Sadly, this dinner officially destroyed my chances of finishing the challenge respectably. The meal my friends made consisted almost totally of ingredients from their CSA share at Intervale Community Farm. The salad greens were so fresh I could still taste the earth on them. Local beets topped the mesclun mix. Thank goodness for Maytag blue cheese from Iowa, the only foreign part of the salad.
For the entrée, my friends cooked up local tomatoes and broccoli rabe with some pasta — which probably didn’t come from Vermont, since durum wheat is not grown here. At this point in the meal, I tried to pull out my can of lentil vegetable soup from California, but Becca admonished me for rudeness. My friends concurred that I was being lame.
The next day I tried to salvage my foreignvore cred. I went to the Burlington farmers market and ate a bowl of mixed-lentil curry from the Tibetan folks while everyone around me basked in localvore do-goodery. Later, I bought a chocolate bar made in Switzerland and drank some water stolen from Fiji islanders.
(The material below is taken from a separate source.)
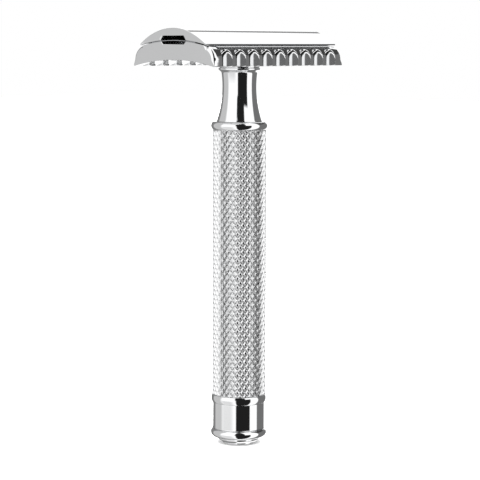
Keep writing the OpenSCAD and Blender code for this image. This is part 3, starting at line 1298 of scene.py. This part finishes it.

The last evening of the challenge, Becca made pesto with purple basil from a friend’s garden in Williston and garlic and parsley she’d bought at the farmers market. She combined that with kale from Pitchfork Farm and cabbage from the Williston friend. The pesto went on pasta from our neighborhood Lebanese corner store and it was decidedly not local. Instead of indulging in this homemade meal, I heated my can of soup and slurped it down while trying not to look at Becca’s far more interesting fare. I’m pretty sure she smacked her lips extra loud just to tease me.
My foreignvore challenge has come to an end, and here is the takeaway: Eating locally in Vermont is easy. Eating globally here is hard. Eating locally makes me feel healthy and responsible. Eating globally makes me feel like a fat slob. Eating locally is shockingly expensive. Eating globally is refreshingly cheap. Were we in another place — Cleveland, perhaps — or in another season, such as the dead of winter, this challenge might not be so difficult. But during summer in Vermont — New England’s horn of plenty— local is hard to avoid. And that’s not such a bad thing.